Personally, I realized that these trust signals are important for every business. However, one thing I realized after a while is that using Trustpilot is beneficial only in the early stages. Technical security measures like encryption, banks, and legal authorities now require various policies to be present on the website, and multiple payment options are always a “must have” because they directly concern business, customer convenience, and money.
But, when it comes to personal reviews and authority signals, I realized that sometimes some reviews, like the one I found on Instagram, might work against you:
Sometimes it is too much effort for customers to review all the negative comments and understand the problem deeply, as well as to check how the company responded. All they check is an average rating, and it might be misleading or directly lowered by competitors.

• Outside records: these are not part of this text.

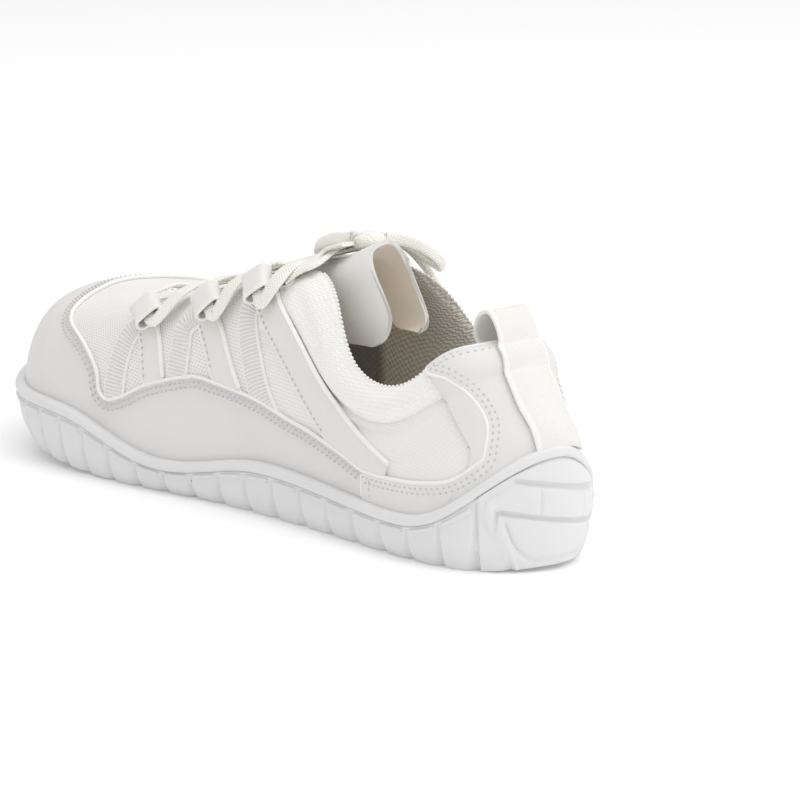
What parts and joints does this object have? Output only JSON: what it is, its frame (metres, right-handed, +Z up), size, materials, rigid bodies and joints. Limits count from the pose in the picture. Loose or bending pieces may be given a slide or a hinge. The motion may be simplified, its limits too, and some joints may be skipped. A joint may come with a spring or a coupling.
{
  "type": "barefoot shoe",
  "caption": "Low left barefoot shoe with a wide toe box, thin lugged cup sole, mesh upper, smooth overlays and webbing lace straps.",
  "frame": {"origin": "centre of the sole's plan box, on the floor plane under the sole", "axes": "+X from heel to toe, +Y to the outer side of the left foot, +Z up"},
  "size_m": [0.2882, 0.1092, 0.0976],
  "materials": {
    "sole_rubber": "matte white rubber",
    "footbed": "matte knit",
    "mesh": "open knit mesh",
    "microfibre": "smooth matte microfibre",
    "tongue_cloth": "smooth padded cloth",
    "webbing": "ribbed webbing",
    "lace_cord": "flat woven lace"
  },
  "bodies": {
    "root": {"outsole": "sole_rubber", "insole": "footbed", "upper": "mesh", "mudguard": "microfibre", "counter": "microfibre", "tongue": "tongue_cloth", "straps_outer_1": "webbing", "straps_outer_2": "webbing", "straps_outer_3": "webbing", "straps_inner_1": "webbing", "straps_inner_2": "webbing", "straps_inner_3": "webbing", "heel_strip": "webbing", "lace": "lace_cord", "lace_knot": "lace_cord", "lace_loop_outer": "lace_cord", "lace_loop_inner": "lace_cord", "lace_end_outer": "lace_cord", "lace_end_inner": "lace_cord"}
  },
  "joints": []
}
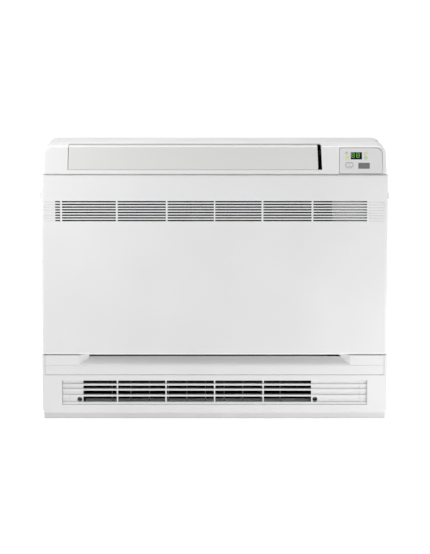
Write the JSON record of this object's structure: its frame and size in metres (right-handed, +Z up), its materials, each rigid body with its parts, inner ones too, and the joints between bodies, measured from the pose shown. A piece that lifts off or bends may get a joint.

Additionally, when it comes to authority, logos of some brands that you think everyone should know might not be recognizable by newcomers, and that might actually drive them away. “I don’t know any of those, this feels scatchy” is another response that you might start seeing in those questionnaires you send to your target audience.
So, all in all, it is up to you to determine if you need to stop and when to do so because not all trust signals work for everyone in the long run, even if they drive sales in the early stages. Keep that in mind and continue researching your audience, as you might need to remove some trust signals later in your company’s life cycle.
Ultimately, conversions increase when users feel confident that their money, data, and time are respected. The companies studied here did not simply sell products; they engineered trust into every interaction. Digital businesses that follow the same path will not only see higher conversion rates but also build stronger long-term relationships with their customers.
Trust me, this is how UX really converts!